[Collected data]
#####

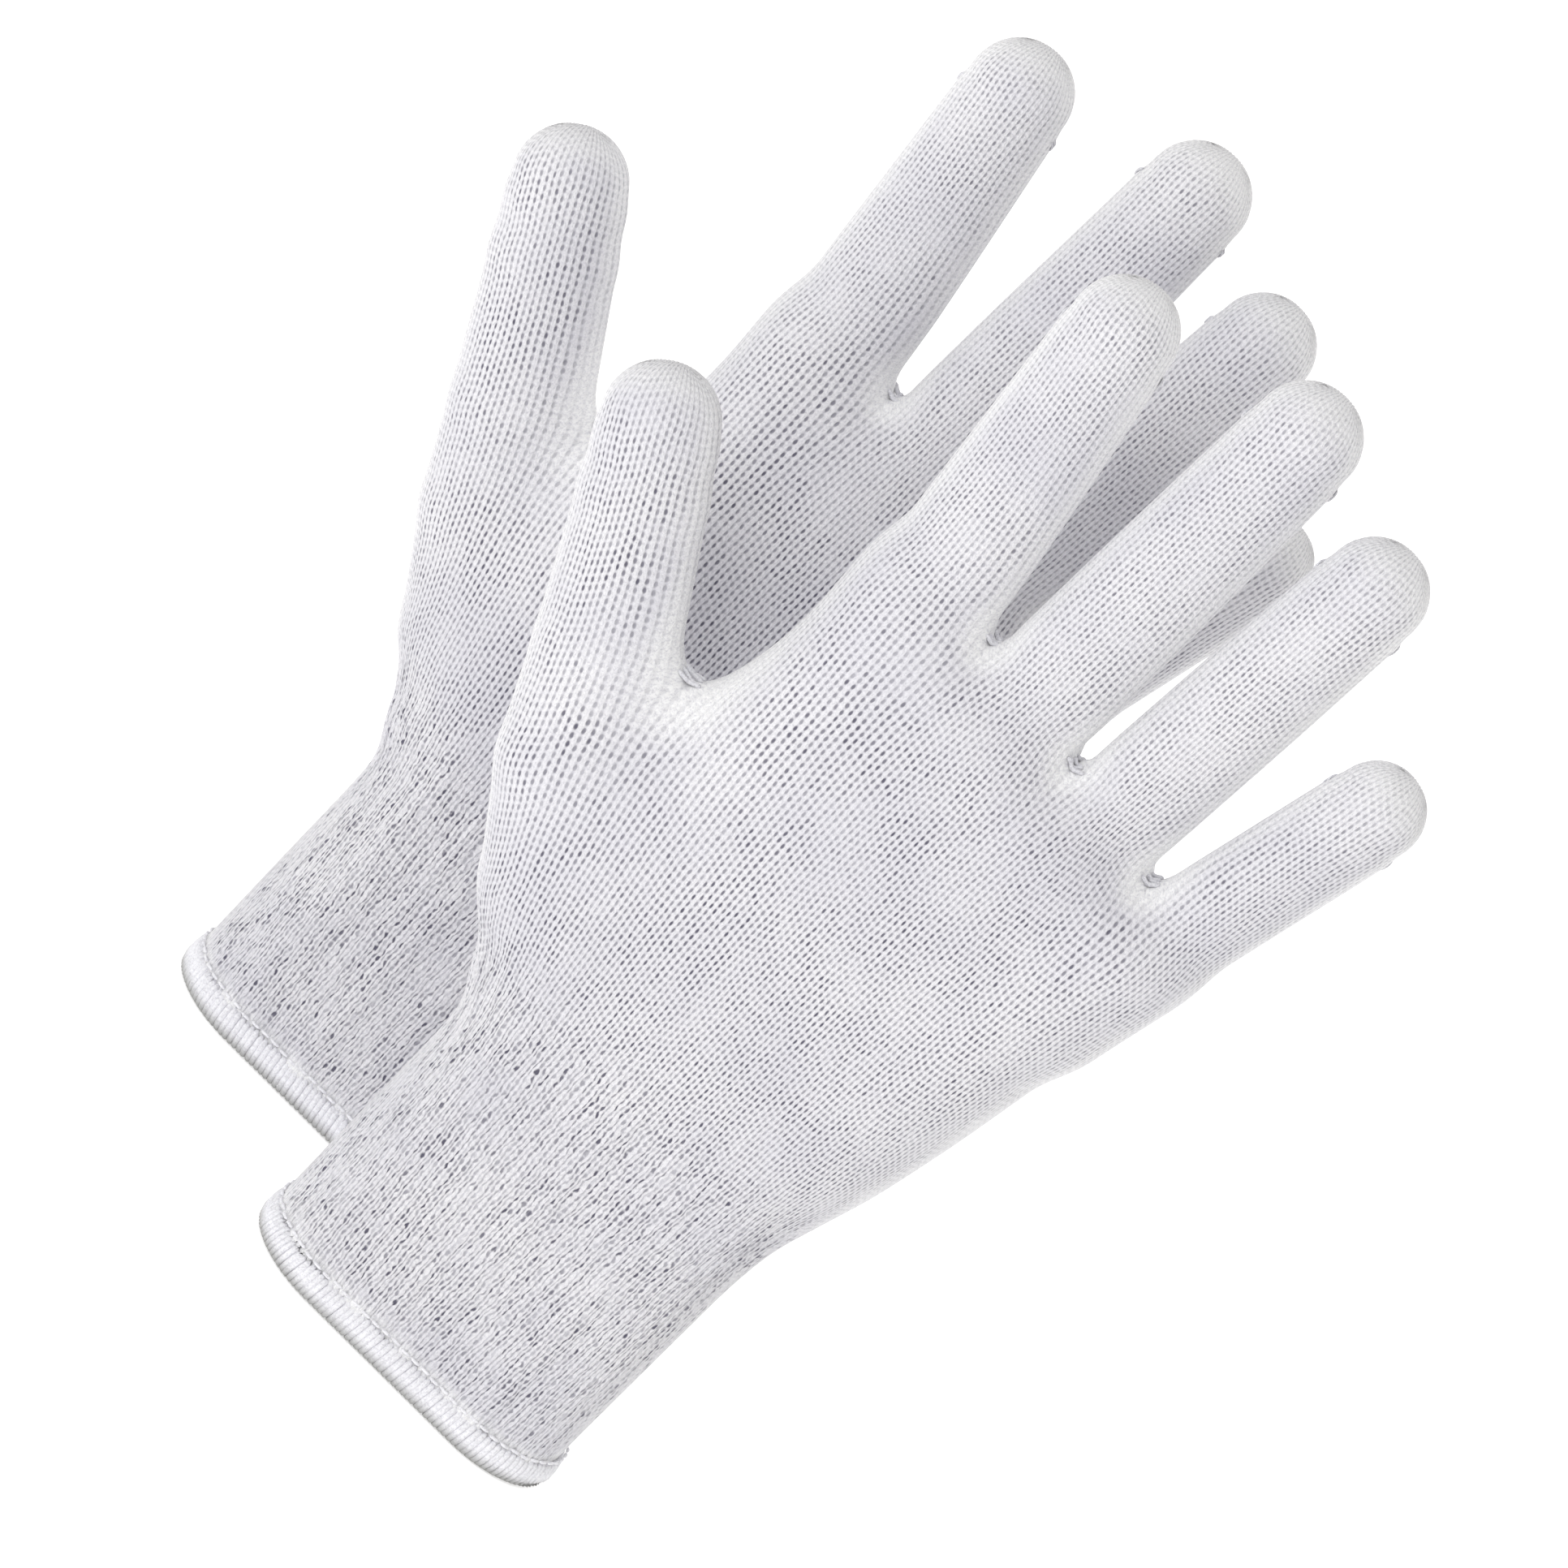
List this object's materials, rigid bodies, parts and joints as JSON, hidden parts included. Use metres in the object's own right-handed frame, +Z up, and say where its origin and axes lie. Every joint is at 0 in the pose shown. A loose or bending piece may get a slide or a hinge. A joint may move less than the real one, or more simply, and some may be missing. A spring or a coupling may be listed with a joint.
{
  "type": "cut resistant glove",
  "caption": "Seamless knitted cut resistant gloves with rib cuffs and overlocked hems, standing hand-shaped, with fingers that bend.",
  "frame": {"origin": "middle of the left glove's cuff edge, on the surface that the gloves stand on", "axes": "+Z up, from the cuffs to the fingertips; X across the hands, with the thumbs towards -X; the left glove's palm faces -Y and the right glove's palm +Y"},
  "size_m": [0.1943, 0.0942, 0.2407],
  "materials": {
    "glove_knit": "plain seamless knit of white cut resistant yarn with grey shadows between its stitches",
    "rib_knit": "one by one rib knit of the same white yarn",
    "overlock_thread": "dense overlocked white polyester thread",
    "sewing_yarn": "plain white yarn",
    "elastic_yarn": "white covered elastic yarn"
  },
  "bodies": {
    "right_palm": {"right_palm": "glove_knit", "right_rib_cuff": "rib_knit", "right_hem_overlock": "overlock_thread", "right_hem_stitch": "sewing_yarn", "right_cuff_elastic": "elastic_yarn", "right_crotch_tacks": "sewing_yarn", "right_thumb_knuckle": "glove_knit", "right_index_knuckle": "glove_knit", "right_middle_knuckle": "glove_knit", "right_ring_knuckle": "glove_knit", "right_little_knuckle": "glove_knit"},
    "right_thumb_base": {"right_thumb_base": "glove_knit", "right_thumb_joint": "glove_knit"},
    "right_thumb_tip": {"right_thumb_tip": "glove_knit"},
    "right_index_base": {"right_index_base": "glove_knit", "right_index_joint": "glove_knit"},
    "right_index_tip": {"right_index_tip": "glove_knit"},
    "right_middle_base": {"right_middle_base": "glove_knit", "right_middle_joint": "glove_knit"},
    "right_middle_tip": {"right_middle_tip": "glove_knit"},
    "right_ring_base": {"right_ring_base": "glove_knit", "right_ring_joint": "glove_knit"},
    "right_ring_tip": {"right_ring_tip": "glove_knit"},
    "right_little_base": {"right_little_base": "glove_knit", "right_little_joint": "glove_knit"},
    "right_little_tip": {"right_little_tip": "glove_knit"},
    "left_palm": {"left_palm": "glove_knit", "left_rib_cuff": "rib_knit", "left_hem_overlock": "overlock_thread", "left_hem_stitch": "sewing_yarn", "left_cuff_elastic": "elastic_yarn", "left_crotch_tacks": "sewing_yarn", "left_thumb_knuckle": "glove_knit", "left_index_knuckle": "glove_knit", "left_middle_knuckle": "glove_knit", "left_ring_knuckle": "glove_knit", "left_little_knuckle": "glove_knit"},
    "left_thumb_base": {"left_thumb_base": "glove_knit", "left_thumb_joint": "glove_knit"},
    "left_thumb_tip": {"left_thumb_tip": "glove_knit"},
    "left_index_base": {"left_index_base": "glove_knit", "left_index_joint": "glove_knit"},
    "left_index_tip": {"left_index_tip": "glove_knit"},
    "left_middle_base": {"left_middle_base": "glove_knit", "left_middle_joint": "glove_knit"},
    "left_middle_tip": {"left_middle_tip": "glove_knit"},
    "left_ring_base": {"left_ring_base": "glove_knit", "left_ring_joint": "glove_knit"},
    "left_ring_tip": {"left_ring_tip": "glove_knit"},
    "left_little_base": {"left_little_base": "glove_knit", "left_little_joint": "glove_knit"},
    "left_little_tip": {"left_little_tip": "glove_knit"}
  },
  "joints": [
    {"name": "right_thumb_knuckle_bend", "type": "hinge", "parent": "right_palm", "child": "right_thumb_base", "pos_m": [-0.10422, 0.06, 0.12312], "axis": [-0.7108, 0.5736, -0.4071], "range_deg": [0, 50], "deforming": ["right_thumb_knuckle"]},
    {"name": "right_thumb_joint_bend", "type": "hinge", "parent": "right_thumb_base", "child": "right_thumb_tip", "pos_m": [-0.11492, 0.06, 0.1418], "axis": [-0.7108, 0.5736, -0.4071], "range_deg": [0, 65], "deforming": ["right_thumb_joint"]},
    {"name": "right_index_knuckle_bend", "type": "hinge", "parent": "right_palm", "child": "right_index_base", "pos_m": [-0.06988, 0.06, 0.17982], "axis": [-0.9903, 0, -0.1392], "range_deg": [0, 70], "deforming": ["right_index_knuckle"]},
    {"name": "right_index_joint_bend", "type": "hinge", "parent": "right_index_base", "child": "right_index_tip", "pos_m": [-0.07294, 0.06, 0.20166], "axis": [-0.9903, 0, -0.1392], "range_deg": [0, 70], "deforming": ["right_index_joint"]},
    {"name": "right_middle_knuckle_bend", "type": "hinge", "parent": "right_palm", "child": "right_middle_base", "pos_m": [-0.04256, 0.06, 0.17372], "axis": [-0.9998, 0, 0.0175], "range_deg": [0, 70], "deforming": ["right_middle_knuckle"]},
    {"name": "right_middle_joint_bend", "type": "hinge", "parent": "right_middle_base", "child": "right_middle_tip", "pos_m": [-0.04204, 0.06, 0.20348], "axis": [-0.9998, 0, 0.0175], "range_deg": [0, 70], "deforming": ["right_middle_joint"]},
    {"name": "right_ring_knuckle_bend", "type": "hinge", "parent": "right_palm", "child": "right_ring_base", "pos_m": [-0.01886, 0.06, 0.16913], "axis": [-0.9976, 0, 0.0698], "range_deg": [0, 70], "deforming": ["right_ring_knuckle"]},
    {"name": "right_ring_joint_bend", "type": "hinge", "parent": "right_ring_base", "child": "right_ring_tip", "pos_m": [-0.01703, 0.06, 0.19532], "axis": [-0.9976, 0, 0.0698], "range_deg": [0, 70], "deforming": ["right_ring_joint"]},
    {"name": "right_little_knuckle_bend", "type": "hinge", "parent": "right_palm", "child": "right_little_base", "pos_m": [0.00396, 0.06, 0.16213], "axis": [-0.9763, 0, 0.2164], "range_deg": [0, 70], "deforming": ["right_little_knuckle"]},
    {"name": "right_little_joint_bend", "type": "hinge", "parent": "right_little_base", "child": "right_little_tip", "pos_m": [0.00791, 0.06, 0.17994], "axis": [-0.9763, 0, 0.2164], "range_deg": [0, 70], "deforming": ["right_little_joint"]},
    {"name": "left_glove_lift", "type": "slide", "parent": "right_palm", "child": "left_palm", "axis": [0, 0, 1], "range_m": [0, 0.26]},
    {"name": "left_thumb_knuckle_bend", "type": "hinge", "parent": "left_palm", "child": "left_thumb_base", "pos_m": [-0.06122, 0, 0.12312], "axis": [0.7108, 0.5736, 0.4071], "range_deg": [0, 50], "deforming": ["left_thumb_knuckle"]},
    {"name": "left_thumb_joint_bend", "type": "hinge", "parent": "left_thumb_base", "child": "left_thumb_tip", "pos_m": [-0.07192, 0, 0.1418], "axis": [0.7108, 0.5736, 0.4071], "range_deg": [0, 65], "deforming": ["left_thumb_joint"]},
    {"name": "left_index_knuckle_bend", "type": "hinge", "parent": "left_palm", "child": "left_index_base", "pos_m": [-0.02687, 0, 0.17982], "axis": [0.9903, 0, 0.1392], "range_deg": [0, 70], "deforming": ["left_index_knuckle"]},
    {"name": "left_index_joint_bend", "type": "hinge", "parent": "left_index_base", "child": "left_index_tip", "pos_m": [-0.02994, 0, 0.20166], "axis": [0.9903, 0, 0.1392], "range_deg": [0, 70], "deforming": ["left_index_joint"]},
    {"name": "left_middle_knuckle_bend", "type": "hinge", "parent": "left_palm", "child": "left_middle_base", "pos_m": [0.00044, 0, 0.17372], "axis": [0.9998, 0, -0.0175], "range_deg": [0, 70], "deforming": ["left_middle_knuckle"]},
    {"name": "left_middle_joint_bend", "type": "hinge", "parent": "left_middle_base", "child": "left_middle_tip", "pos_m": [0.00096, 0, 0.20348], "axis": [0.9998, 0, -0.0175], "range_deg": [0, 70], "deforming": ["left_middle_joint"]},
    {"name": "left_ring_knuckle_bend", "type": "hinge", "parent": "left_palm", "child": "left_ring_base", "pos_m": [0.02414, 0, 0.16913], "axis": [0.9976, 0, -0.0698], "range_deg": [0, 70], "deforming": ["left_ring_knuckle"]},
    {"name": "left_ring_joint_bend", "type": "hinge", "parent": "left_ring_base", "child": "left_ring_tip", "pos_m": [0.02597, 0, 0.19532], "axis": [0.9976, 0, -0.0698], "range_deg": [0, 70], "deforming": ["left_ring_joint"]},
    {"name": "left_little_knuckle_bend", "type": "hinge", "parent": "left_palm", "child": "left_little_base", "pos_m": [0.04696, 0, 0.16213], "axis": [0.9763, 0, -0.2164], "range_deg": [0, 70], "deforming": ["left_little_knuckle"]},
    {"name": "left_little_joint_bend", "type": "hinge", "parent": "left_little_base", "child": "left_little_tip", "pos_m": [0.05091, 0, 0.17994], "axis": [0.9763, 0, -0.2164], "range_deg": [0, 70], "deforming": ["left_little_joint"]}
  ]
}
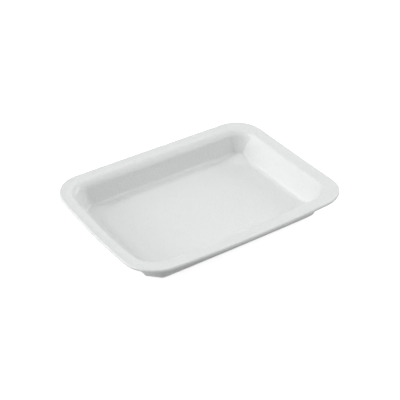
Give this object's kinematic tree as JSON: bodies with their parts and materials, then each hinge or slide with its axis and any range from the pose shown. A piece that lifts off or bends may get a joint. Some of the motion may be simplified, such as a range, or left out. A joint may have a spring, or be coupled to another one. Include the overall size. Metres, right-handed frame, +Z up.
{
  "type": "foam food tray",
  "caption": "Shallow rectangular food tray of white foamed polystyrene, with sloping walls, cut floor corners and a flat flange around the rim.",
  "frame": {"origin": "centre of the tray's length and width, on the flat underside", "axes": "+X along the tray's length, +Y across it, +Z up out of its open top"},
  "size_m": [0.18, 0.136, 0.0235],
  "materials": {
    "foam": "satin"
  },
  "bodies": {
    "root": {"foam_tray": "foam"}
  },
  "joints": []
}
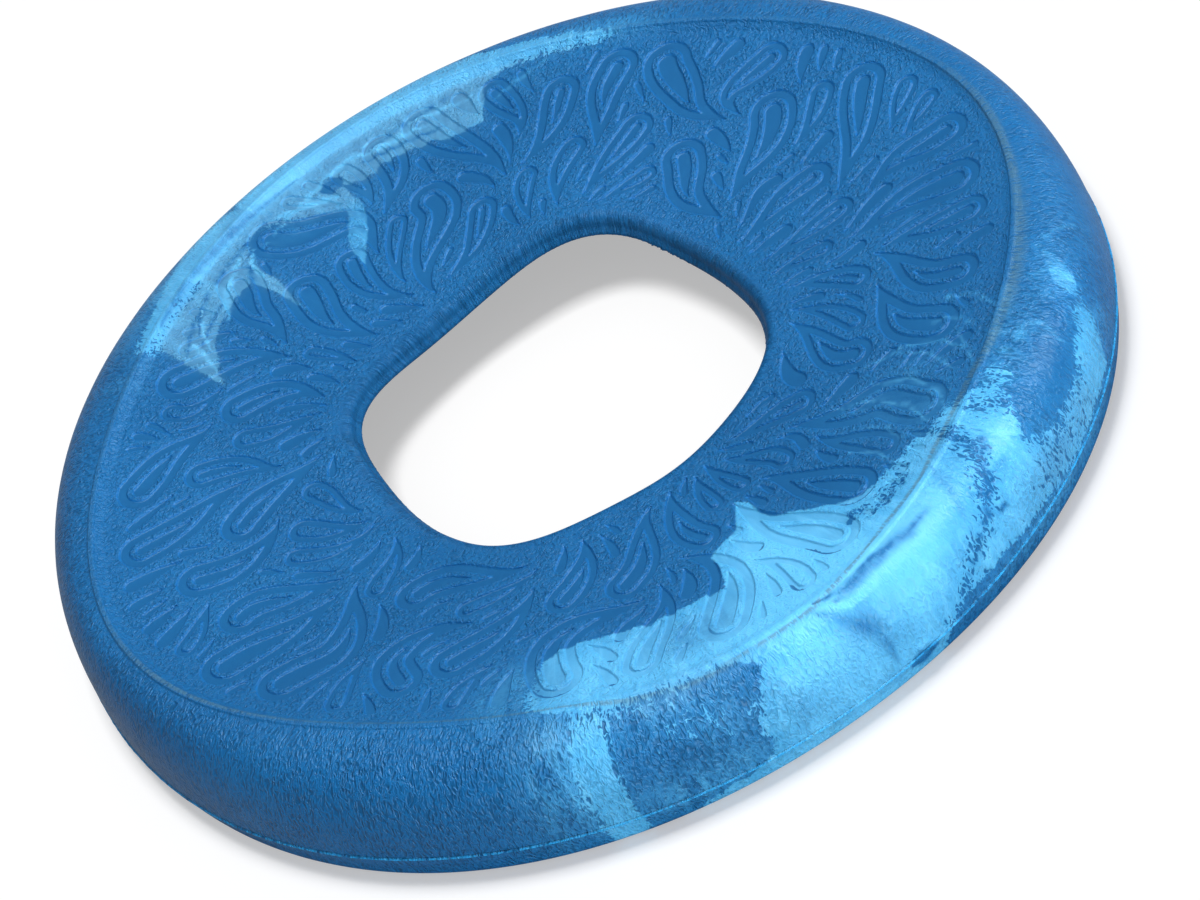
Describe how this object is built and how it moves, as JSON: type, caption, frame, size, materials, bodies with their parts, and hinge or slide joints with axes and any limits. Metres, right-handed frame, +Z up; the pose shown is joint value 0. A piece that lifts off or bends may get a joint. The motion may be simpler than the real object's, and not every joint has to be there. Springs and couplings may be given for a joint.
{
  "type": "flying ring",
  "caption": "Soft throwing ring with a dished deck, rolled outer rim, open underside and rounded-square grip hole, moulded from two marbled blue compounds.",
  "frame": {"origin": "the ring's centre, on the plane it rests on", "axes": "+Z up out of the deck; the ring's four lobes lie at 45 degrees between X and Y"},
  "size_m": [0.215, 0.215, 0.0247],
  "materials": {
    "dark_compound": "satin, fine leather grain",
    "light_compound": "satin, fine leather grain"
  },
  "bodies": {
    "root": {"ring_body": "dark_compound", "far_light_swirl": "light_compound", "near_light_swirl": "light_compound", "side_light_swirl": "light_compound"}
  },
  "joints": []
}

#####

## GOAL:
Begin with the line that contains "Describe how this" and quote each line after it exactly, stopping after the last line of the data.

## THE RESULT:
Describe how this object is built and how it moves, as JSON: type, caption, frame, size, materials, bodies with their parts, and hinge or slide joints with axes and any limits. Metres, right-handed frame, +Z up; the pose shown is joint value 0. A piece that lifts off or bends may get a joint. The motion may be simpler than the real object's, and not every joint has to be there. Springs and couplings may be given for a joint.
{
  "type": "flying ring",
  "caption": "Soft throwing ring with a dished deck, rolled outer rim, open underside and rounded-square grip hole, moulded from two marbled blue compounds.",
  "frame": {"origin": "the ring's centre, on the plane it rests on", "axes": "+Z up out of the deck; the ring's four lobes lie at 45 degrees between X and Y"},
  "size_m": [0.215, 0.215, 0.0247],
  "materials": {
    "dark_compound": "satin, fine leather grain",
    "light_compound": "satin, fine leather grain"
  },
  "bodies": {
    "root": {"ring_body": "dark_compound", "far_light_swirl": "light_compound", "near_light_swirl": "light_compound", "side_light_swirl": "light_compound"}
  },
  "joints": []
}